READ MORE: Watch Jake Gyllenhaal Gets Nutty in “Nightcrawler” Red Band Trailer

Gilroy, a veteran screenwriter (“The Bourne Legacy”), wrote “Nightcrawler” to direct himself.

“I wrote it in a way that I wanted to tell the story from a reader’s standpoint. As a screenwriter, you’re writing for a reader….I didn’t imagine staging the shots on the page. The style of the script is very different than anything I normally wrote. There were no interiors or exteriors. It was like one long run-on sentence. I was just trying to get the story out.” – Tony Gilroy

The film was edited by Gilroy’s brother John Gilroy (“The Bourne Legacy”), who has also worked on brother Tony Gilroy’s films.

“I try to plug in to the director and I have to say with Danny being my twin brother, it was pretty easy to plug into him and understand him….The kind of shorthand that you get with someone that you’ve done two or three pictures with, I had that with Danny from the beginning.” – John Gilroy

Jake Gyllenhaal treated the script like a play.

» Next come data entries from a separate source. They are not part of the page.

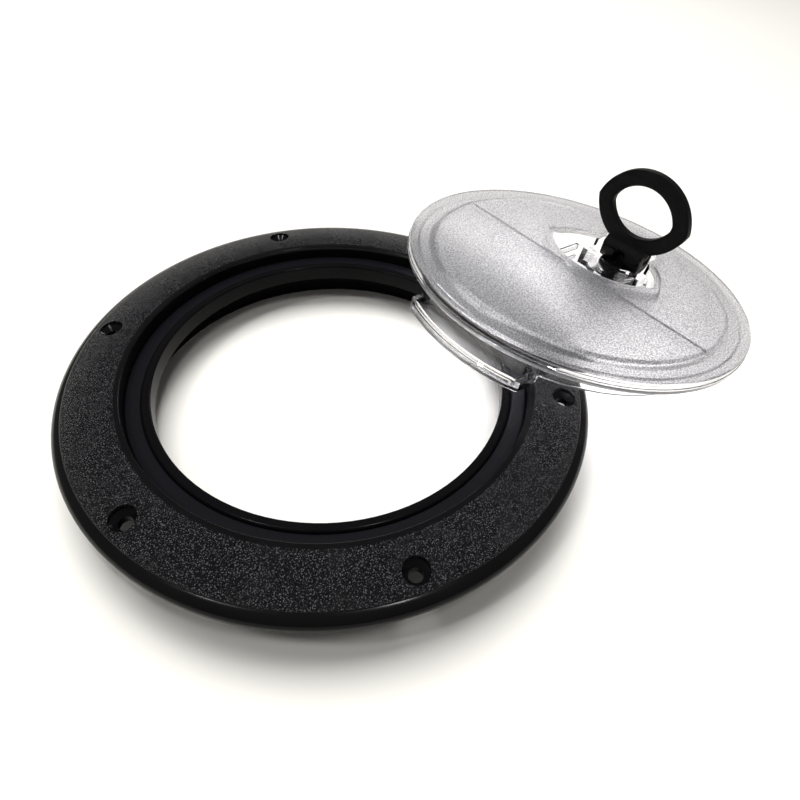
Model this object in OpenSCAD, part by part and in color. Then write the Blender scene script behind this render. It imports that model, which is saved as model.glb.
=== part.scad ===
// Round deck hatch: a flanged frame with a gasket, and a clear lift-off lid with a hook lug on one
// side and a turning cam latch with a folding ring handle on the other.
// Z = 0 is the underside of the flange, on the deck. The lid stands off its frame, leaning on the rim.

/* [Frame] */
// outer radius of the flange
flange_r = 102.5; // [80:0.5:130]
// radius of the recess that the lid drops into
seat_r = 78.4; // [60:0.2:100]
// radius of the clear opening
opening_r = 68.8; // [50:0.2:90]
// radius at which the grained top ends and the smooth rim rounds off
rim_start_r = 98.2; // [95:0.1:100]
// height of the flange at the edge of the lid seat
flange_h = 7.05; // [4:0.05:12]
// depth of the barrel below the deck
barrel_h = 19.3; // [8:0.1:60]
// outer radius of the barrel
barrel_r = 81.5; // [65:0.5:110]
// wall thickness of the barrel
barrel_wall = 2.4; // [1.5:0.1:5]
// height of the floor of the gasket channel
channel_z = -0.8; // [-3:0.1:2]
// lower edge of the hooked lip around the opening
lip_z = -4.8; // [-10:0.1:0]

/* [Deck screws] */
// number of screw holes
screw_count = 6; // [3:1:12]
// radius of the screw circle
screw_circle_r = 91.86; // [80:0.02:100]
// angle of the first screw hole
screw_a0 = 18.46; // [0:0.02:60]
// radius of the hole for the screw
screw_r = 2.45; // [1:0.05:4]
// radius of the recess for the screw head
head_r = 4.55; // [2:0.05:8]

/* [Lid] */
// outer radius of the lid
lid_r = 77.6; // [60:0.2:99]
// thickness of the rim of the lid
lid_rim_h = 4.8; // [3:0.1:8]
// radius of the raised middle panel
panel_r = 64.4; // [40:0.2:75]
// height of the raised middle panel
panel_h = 0.8; // [0:0.1:3]
// outer radius of the spigot
spigot_r = 68.2; // [50:0.1:90]
// lower edge of the spigot
spigot_z = -14.8; // [-25:0.1:-6]
// outer radius of the hook lug
lug_r = 78.6; // [70:0.1:79]
// half width of the lug, between its flat ends
lug_hw = 30.5; // [20:0.5:40]
// top edge of the hook lug
hook_z = -13.8; // [-15:0.1:-11]
// underside of the hook lug
lug_under = -18.5; // [-22:0.1:-17]
// half of the angle left open in the spigot for the cam
gate_a = 36; // [25:1:60]

/* [Lid place] */
// middle of the lid's rim plane
lid_at = [119.1, -12.2, 18.4];
// lean of the lid
lid_lean = 8.9; // [0:0.1:30]
// turn of the lid in its own plane
lid_turn = 8; // [-180:0.5:180]

/* [Handle recess] */
// distance of the latch from the middle of the lid
latch_x = 44.2; // [20:0.1:50]
// depth of the recess floor
recess_z = -5.5; // [-8:0.1:-3]
// depth of the well around the latch
well_z = -13.5; // [-20:0.1:-8]
// radius of the well
well_r = 14.2; // [12:0.1:20]

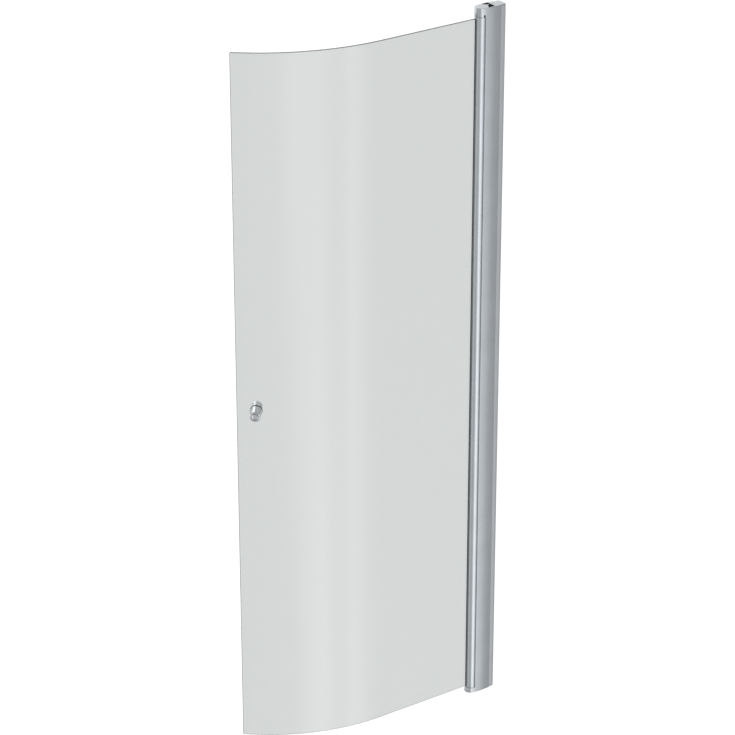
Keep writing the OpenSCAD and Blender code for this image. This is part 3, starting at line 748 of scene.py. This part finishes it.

“This is a script that when I wrote it stayed true and Jake never changed a word of the script and approached it like a play and the people who came onboard embraced the script and the structure. So the shooting script was really what I wrote.” – Dan Gilroy

It was an intensely challenging schedule.

“We made it in 28 days for substantially less than $10 million. The challenge with 80 locations in L.A. The challenge of that, every night was a battle.” – Dan Gilroy

Shooting mostly at night helped fueled creativity on set.

“You go into this mindset that’s much more working on instinct, for someone like Dan who is so incredibly creative, and Jake as well, that can bring out some really interesting choices — especially for a film that’s thematically like ours.” – “Nightcrawler” producer Jennifer Fox

The movie was shot on both digital and 35 mm.

“There was a budgetary and a time issue in the sense that we were shooting at night and [DP] Robert Elswit is devoted to film and legitimately so. If Robert were here he could spend two hours explaining to us while film is this superior image in every way. And he’s right, but at night time, digital has the ability, like a sponge, to soak up light….When we got to our daytime shots, Robert was very much an advocate of shooting on film.” – Dan Gilroy

Being married to Renee Russo helped Gilroy work with actors.

“I’m married to Renee Russo and we’ve been married for quite a while. I have a very close collaborative relationship with her that goes beyond the film so when I write a script, I often will give her pages and she’ll look at them from an actor’s point of view and any writers out there know how beneficial that is. So I feel very comfortable working with actors.” – Dan Gilroy

Jake Gyllenhaal literally starved himself to play Lou.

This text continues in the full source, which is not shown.